Julie Kulinski, director of Women in Construction for the Moore Community House in Biloxi, Miss., noted the United Methodist ministry helps create a climate for women to pursue careers in construction. With training, they are able to find jobs to support their families.
She said the area needs 150,000 workers to rebuild its infrastructure. “We see this as a way to provide those workers and to provide jobs,” Kulinski said.
None of the presidential campaigns or major political parties is addressing the recovery problem, Gulf Coast Civic Works Campaign participants said.
Frederick Haynes, pastor of Friendship-West Baptist Church in Dallas, said religious leaders “must lend our voices” to influence both presidential campaigns. He also said the public and media should “not be so obsessed with the Palin factor” -- referring to the media attention lavished on Republican vice-presidential candidate Sarah Palin.

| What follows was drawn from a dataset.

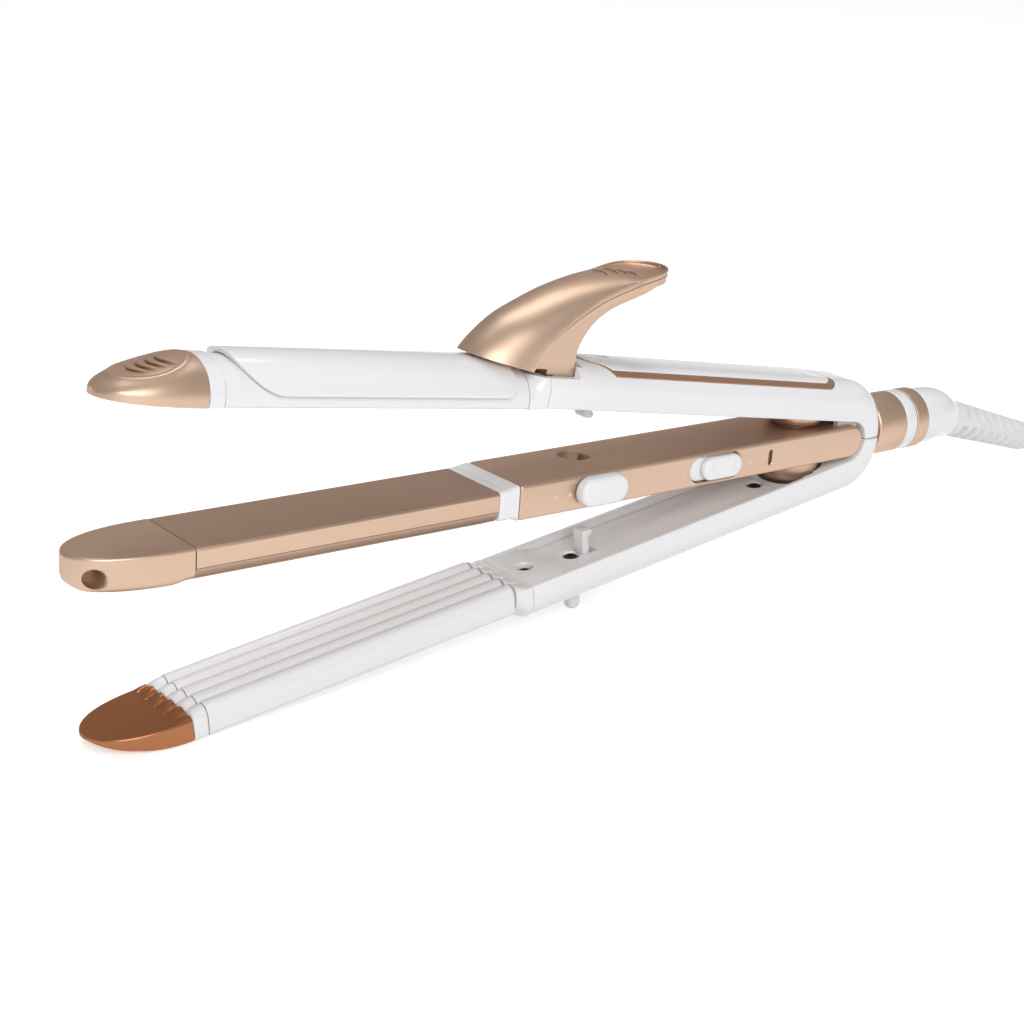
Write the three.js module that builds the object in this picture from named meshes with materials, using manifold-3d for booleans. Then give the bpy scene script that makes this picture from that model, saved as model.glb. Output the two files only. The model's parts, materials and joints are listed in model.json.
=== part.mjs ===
// Three-in-one hair styler: a curling tong, a straightener and a crimper on one hinge.
//
// Each arm is modelled closed, in its own frame: the hinge axis is the origin, -X runs to
// the tips, +Z is up and -Y is the side with the switches. The groups at the end then open
// the arms and stand the styler on its lower tip and on the knob under its lower handle.

import * as THREE from 'three';
import { mergeVertices } from 'three/addons/utils/BufferGeometryUtils.js';
import Module from 'manifold-3d';

const wasm = await Module();
wasm.setup();

// ---------------------------------------------------------------- driving dimensions (mm)
const GAP = 0.3; // clearance between pieces that seat in one another
const LOWER_OPEN_DEG = 8.4; // how far the lower arm stands open from the middle arm
const UPPER_OPEN_DEG = 8.4; // and the upper arm on the other side

const ARM_WIDTH = 24; // across the handles
const PLATE_WIDTH = 24.4; // across the heated sections
const PLATE_LENGTH = 92;
const TIP_LENGTH = 28;
const HANG_HOLE_RADIUS = 2;
const HANG_HOLE_SHARE = 0.854; // how far along the tip its hole stands
const HANG_HOLE_Z = -1.3;
const HANDLE_FRONT = -129.5; // hinge axis to the front end of the handles
const COLLAR_LENGTH = 7;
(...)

The Dallas church has served as a disaster-relief center for hurricane evacuees from the Gulf Coast as a result of Katrina and subsequent storms.
New Orleans and other Louisiana residents have been criticized for failure to leave their homes before hurricanes hit, Haynes said. Many rode out Katrina because they did not have the resources to leave, while others stayed put during hurricanes Gustav and Ike because they had no place to go. Communication must be improved before a hurricane hits, and those who need help must be assisted, he said.
“This crisis situation has gone on too long without local input,” declared Simone Campbell, director of NETWORK, a Catholic social-justice lobby. “We call on Congress and the administration to enact this comprehensive, sane program … and to use it as a model.”
Christian leaders who have endorsed the recovery campaign include Rich Cizik, vice president of the National Association of Evangelicals; Richard Stearns, president of World Vision; Michael Kinnamon, president of the National Council of Churches; David Beckmann, president of Bread for the World; and Jim Wallis, founder of Sojourners.
Besides Haynes, Baptist leaders who have publicly thrown their support behind the campaign include sociologist and author Tony Campolo; Paul Corts, president of the Council for Christian Colleges and Universities; Welton Gaddy, president of the Interfaith Alliance and worship pastor of Northminster Baptist Church in Monroe, La.; Central Baptist Theological Seminary President Molly Marshall; LeDayne McLeese Polaski, program coordinator for the Baptist Peace Fellowship of North America; and Fuller Theological Seminary ethicist Glen Stassen.